The letters were shown to be forgeries and the legal
costs almost broke the newspaper, eventually driving it into the saving
ownership of Lord Northcliffe, founder of the Daily Mail and the man who had invented
popular journalism for a newly literate working class. We survived his reign,
although we had to suffer such innovations as photographs. We had more to
celebrate on December 2, 1926, when issue No 44,444 rolled off the press. Alone
among national dailies, The Times had managed uninterrupted publication throughout
the nine days of the General Strike, thanks to the efforts of pensioners,
apprentices and even journalists manning the presses.
But it was a close‑run thing. Winston Churchill,
then Home Secretary, seized most of our newsprint supplies to produce his own
propagandist British Gazette, and on the first night of the strike we were
reduced to printing 48,000 copies of a single sheet on a duplicating machine.
But an issue is an issue, however shrunken.
By the time we reached issue No 55,555, Britten's War
Requiem was having its first performance for the inauguration of the new
Coventry Cathedral, and a quartet of no‑hope rock musicians from
Liverpool calling themselves The Beatles were being refused a recording
contract by Decca.
A former Edinburgh milkman, Sean Connery, was enjoying
unexpected cinema success in Dr No, the filmed version of a novel by Ian
Fleming. Sir Laurence Olivier was named first director of the National Theatre,
and the first live television pictures were bounced between Britain and America
via the Telstar satellite.
In contrast to the white‑hot progress being made
elsewhere, The Times still clung to a solemn front page of small ads. We
entered the brash modern era four years later and have never really looked
back. Our circulation is now about 735,000.
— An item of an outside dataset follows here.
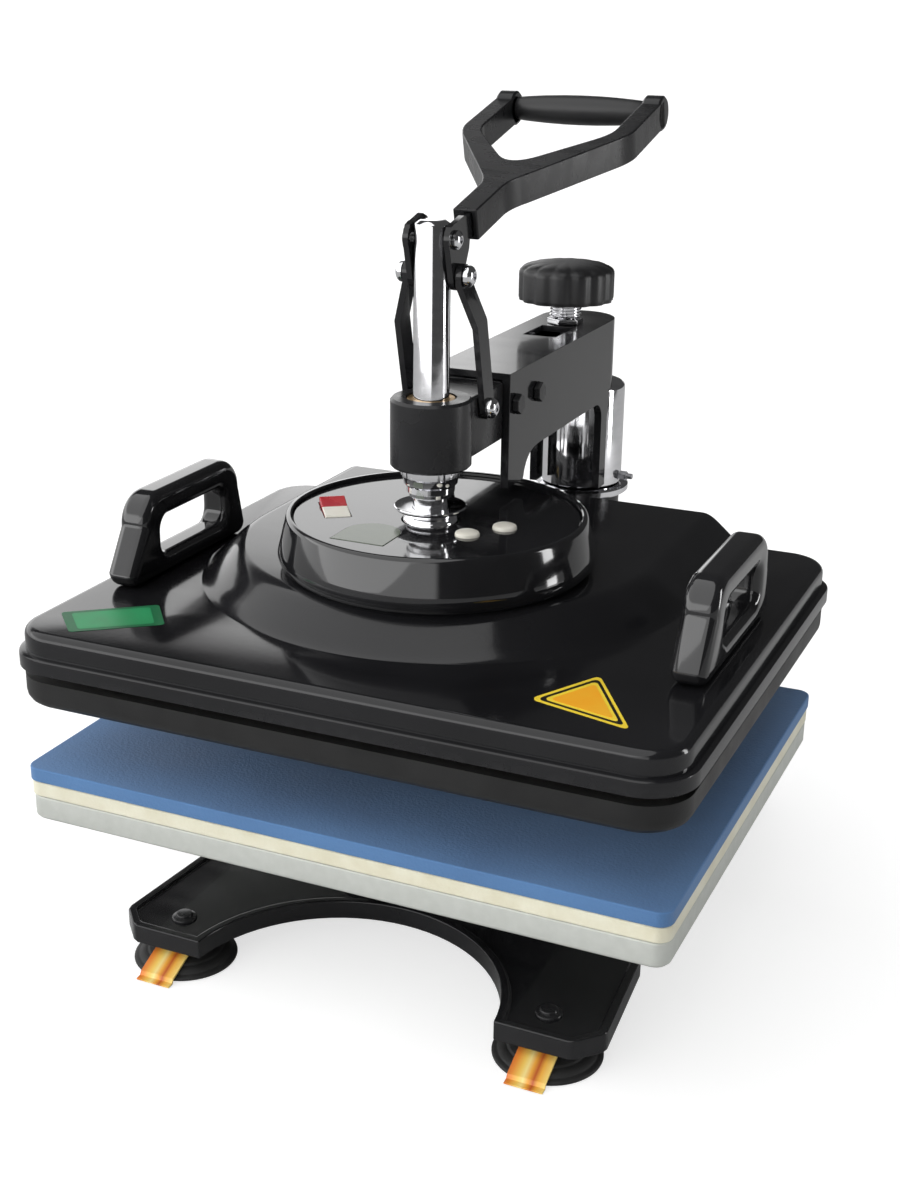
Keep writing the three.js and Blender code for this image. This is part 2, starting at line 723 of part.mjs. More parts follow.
function addPowerInlet() {
  const x = -62;
  const body = combine(
    [
      box(x - 14, x + 14, 92, 107.6, coverTop - 9.5, coverTop + 10.5),
      box(x - 18, x + 18, 110.4, 112.6, coverTop - 8, coverTop + 12.5),
      box(x - 14, x + 14, 106, 111, coverTop - 9.5 + 1.5, coverTop + 10.5),
    ],
    [box(x - 11.5, x + 11.5, 98, 114, coverTop - 6, coverTop + 8)],
  );
  addNode('power_inlet', body, 'satinBlack');
}

// Hand lever; local u runs from the pivot to the grip, n stands up from it
function leverFrame(geometry) {
  return geometry.rotateX(handleTilt).translate(0, leverY, leverZ);
}

function addLever() {
  const crankU = Math.cos(handleTilt) * (crankY - leverY) + Math.sin(handleTilt) * (crankZ - leverZ);
  const crankN = -Math.sin(handleTilt) * (crankY - leverY) + Math.cos(handleTilt) * (crankZ - leverZ);
  const tongue = [[18, -6.4], [56, -6.4], [56, 6.4], [18, 6.4]];
  const shortEnd = [[18, -5], [18, 5]];
  for (const [name, side, back] of [['lever_plate_left', -1, shortEnd], ['lever_plate_right', 1, tongue]]) {
    const x0 = side > 0 ? plateInner : -plateOuter;
    const x1 = side > 0 ? plateOuter : -plateInner;
    const web = polygon([[-8.5, 2], [-8, crankN], [8, crankN], [16, -11], ...back, [13, 8.6], [-4, 8.6]]);
    const plate = combine(
      [sidePlate(web, x0, x1), crossPin(9, x0, x1, 0, 0, 18), crossPin(8, x0, x1, crankU, crankN, 18)],
      [crossPin(4 + gap, x0 - 1, x1 + 1, 0, 0, 12), crossPin(3.4, x0 - 1, x1 + 1, crankU, crankN, 12)],
    );
    addNode(name, leverFrame(plate), 'glossBlack');
  }
  // the stem holds the right plate's tongue, so the fork stands a little to the right of the shaft
  const half = 8.5;
  const stem = [3, 17];
  const fork = [-47, 61];
  const forkWall = 12;
  const stemStart = 22;
  const split = 66;
  const shoulder = 150;
  const end = gripReach + 8;
  const yoke = new THREE.Shape();
  yoke.moveTo(stem[0], stemStart);
  yoke.lineTo(stem[1], stemStart);
  yoke.lineTo(stem[1], split);
  yoke.lineTo(fork[1], shoulder);
  yoke.lineTo(fork[1], end);
  yoke.lineTo(fork[1] - forkWall, end);
  yoke.lineTo(fork[1] - forkWall, shoulder + 4);
  yoke.quadraticCurveTo(15, 96, 7, 96);
  yoke.quadraticCurveTo(-1, 96, fork[0] + forkWall, shoulder + 4);
  yoke.lineTo(fork[0] + forkWall, end);
  yoke.lineTo(fork[0], end);
  yoke.lineTo(fork[0], shoulder);
  yoke.lineTo(stem[0], split);
  const ends = [fork[0], fork[1] - forkWall].map((x) => crossPin(10.5, x, x + forkWall, gripReach, 0.5, 18));
  const boltReach = forkWall - 3;
  const socket = crossPin(5 + gap, fork[0] + 3, fork[1] - 3, gripReach, 0.5, 12);
  const slot = box(plateInner - gap, plateOuter + gap, stemStart - 1, 57, -6.8, 6.8);
  const body = combine([slab(yoke, -half, half, 6), ...ends], [socket, slot]);
  addNode('handle_yoke', leverFrame(body), 'satinBlack');
  const gripMiddle = (fork[0] + fork[1]) / 2;
  const gripHalf = (fork[1] - fork[0]) / 2 - forkWall - gap;
  const pinHalf = gripHalf + boltReach - 1;
  const grip = turned([
    [0, -pinHalf], [5, -pinHalf], [5, -gripHalf], [6.8, -gripHalf], [8.2, -gripHalf * 0.6], [9, 0],
    [8.2, gripHalf * 0.6], [6.8, gripHalf], [5, gripHalf], [5, pinHalf], [0, pinHalf],
  ], 0, 0, 20);
  grip.rotateY(Math.PI / 2).translate(gripMiddle, gripReach, 0.5);
  addNode('grip_bar', leverFrame(grip), 'satinBlack');
  const headAt = plateOuter + gap;
  const shank = crossPin(4, -headAt - 0.2, headAt + 0.2, leverY, leverZ, 12);
  const heads = [-1, 1].map((side) => {
    const dome = turned([[0, 0], [5.2, 0], [5.2, 1.3], [3.8, 2.5], [0, 3]], 0, 0, 16);
    return dome.rotateY((side * Math.PI) / 2).translate(side * headAt, leverY, leverZ);
  });
  addNode('lever_pivot_bolt', combine([shank, ...heads]), 'chrome');
}

// Toggle links, stepped outwards between the lever and the arm
function addLinks() {
  const length = Math.hypot(linkFootY - crankY, linkFootZ - crankZ);
  const lean = Math.atan2(linkFootY - crankY, crankZ - linkFootZ);
  for (const [name, side] of [['left', -1], ['right', 1]]) {
    const topX = plateOuter + 0.4;
    const footInner = 21.6;
    const thick = 3.5;
    const halfWidth = 6.5;
    const washer = 0.9; // the crank bolt's head stands clear of the bend
    const bar = polygon([
      [topX, 0], [topX, -4], [footInner, -28], [footInner, -length], [footInner + thick, -length],
      [footInner + thick, -27], [topX + thick, -3], [topX + thick, 0],
    ]);
    const strip = new THREE.ExtrudeGeometry(bar, { depth: 2 * halfWidth, bevelEnabled: false });
    strip.rotateX(Math.PI / 2).translate(0, halfWidth, 0);
    if (side < 0) strip.rotateZ(Math.PI);
    const eyes = [[0, topX], [-length, footInner]].map(([z, x]) => {
      const x0 = side > 0 ? x : -x - thick;
      return crossPin(halfWidth, x0, x0 + thick, 0, z, 18);
    });
    const holes = [0, -length].map((z) => crossPin(3.4, -40, 40, 0, z, 12));
    const link = combine([strip, ...eyes], holes);
    link.rotateX(lean).translate(0, crankY, crankZ);
    addNode(`link_${name}`, link, 'glossBlack');
    addBolt(`crank_bolt_${name}`, side, plateInner + 0.2, topX + thick + washer, crankY, crankZ);
    addBolt(`link_bolt_${name}`, side, 21 + gap, footInner + thick, linkFootY, linkFootZ);
  }
}

// Dome-headed bolt from its inner end to its head
function addBolt(name, side, inner, headAt, y, z) {
  const profile = [
    [0, inner], [3, inner], [3, headAt + gap], [5.8, headAt + gap], [5.8, headAt + 2.2], [4.2, headAt + 3.8],
    [0, headAt + 4.4],
  ];
  const bolt = turned(profile, 0, 0, 14);
  addNode(name, bolt.rotateY((side * Math.PI) / 2).translate(0, y, z), 'chrome');
}

addBase();
for (const [side, x] of [['left', -footX], ['right', footX]]) {
  addFoot(`suction_foot_front_${side}`, x, frontFootY);
  addFoot(`suction_foot_rear_${side}`, x, rearFootY);
  addFootTab(`foot_tab_${side}`, x);
}
addColumn();
addPlatenSupport();
addLowerStack();
addArm();
addPressureScrew();
addShaft();
addCover();
addHotPlate();
addControlBox();
addControls();
addCarryHandle('carry_handle_left', -170);
addCarryHandle('carry_handle_right', 170);
addPowerInlet();
addLever();
addLinks();

export default press;
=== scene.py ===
import bpy
import bmesh
import math
from mathutils import Matrix, Vector


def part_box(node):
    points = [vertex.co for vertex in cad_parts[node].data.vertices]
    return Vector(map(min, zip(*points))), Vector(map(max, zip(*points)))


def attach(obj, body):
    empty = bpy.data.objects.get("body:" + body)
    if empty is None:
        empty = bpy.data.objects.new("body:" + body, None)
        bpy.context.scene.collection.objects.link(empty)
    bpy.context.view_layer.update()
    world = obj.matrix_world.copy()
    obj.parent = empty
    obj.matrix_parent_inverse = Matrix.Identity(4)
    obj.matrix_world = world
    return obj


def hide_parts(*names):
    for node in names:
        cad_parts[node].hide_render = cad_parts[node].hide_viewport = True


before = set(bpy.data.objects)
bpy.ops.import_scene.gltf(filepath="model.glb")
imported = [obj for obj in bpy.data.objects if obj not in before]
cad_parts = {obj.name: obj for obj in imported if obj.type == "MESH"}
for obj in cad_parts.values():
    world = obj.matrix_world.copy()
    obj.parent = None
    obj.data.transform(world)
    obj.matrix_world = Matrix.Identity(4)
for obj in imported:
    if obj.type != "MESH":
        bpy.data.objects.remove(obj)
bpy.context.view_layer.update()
bpy.context.scene.view_settings.view_transform = "Standard"
mm = 0.001

# camera and studio
cameraView = {"place": (0.3774, -0.9010, 0.5492), "turn": 24.92, "down": 20.11, "roll": 0.27,
              "lens": 50.8, "shift": (0.0277, -0.005)}
studio = {"floor": (0.5, 0.5, 0.5), "glow": 0.68, "paper": 0.96, "wall": 1.6, "room": 0.06, "wallTop": 0.45,
          "wallSide": (-0.92, -0.39, 0), "sun": 2.7, "sunFrom": (-0.7, -0.75, 1.2), "sunSpread": 100,
          "sideWindow": 9, "exposure": 0.0}


def placeCamera():
    bpy.ops.object.camera_add()
    camera = bpy.context.active_object
    camera.name = "viewCamera"
    camera.data.lens = cameraView["lens"]
    camera.data.sensor_width = 36
    camera.data.shift_x, camera.data.shift_y = cameraView["shift"]
    turn = Matrix.Rotation(math.radians(cameraView["turn"]), 4, "Z")
    tip = Matrix.Rotation(math.radians(90 - cameraView["down"]), 4, "X")
    roll = Matrix.Rotation(math.radians(cameraView["roll"]), 4, "Z")
    camera.matrix_world = Matrix.Translation(cameraView["place"]) @ turn @ tip @ roll
    camera.data.clip_start = 0.01
    camera.data.clip_end = 900
    bpy.context.scene.camera = camera


def softbox(name, place, aim, size, power):
    bpy.ops.object.light_add(type="AREA", location=place)
    light = bpy.context.active_object
    light.name = name
    light.data.shape = "RECTANGLE"
    light.data.size, light.data.size_y = size
    light.data.energy = power
    light.rotation_mode = "QUATERNION"
    light.rotation_quaternion = (Vector(aim) - Vector(place)).to_track_quat("-Z", "Y")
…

Those milestone issues, for all their mathematical
neatness, are random editions of a journal that has been appearing six days a
week for the best part of 215 years. They are not more significant than
celebrating the 2,000th anniversary of Christ's birth a year too early. In
truth, nothing much happened on those neat‑number days.
But then, that's
the trouble with the news. It catches you when you least expect it.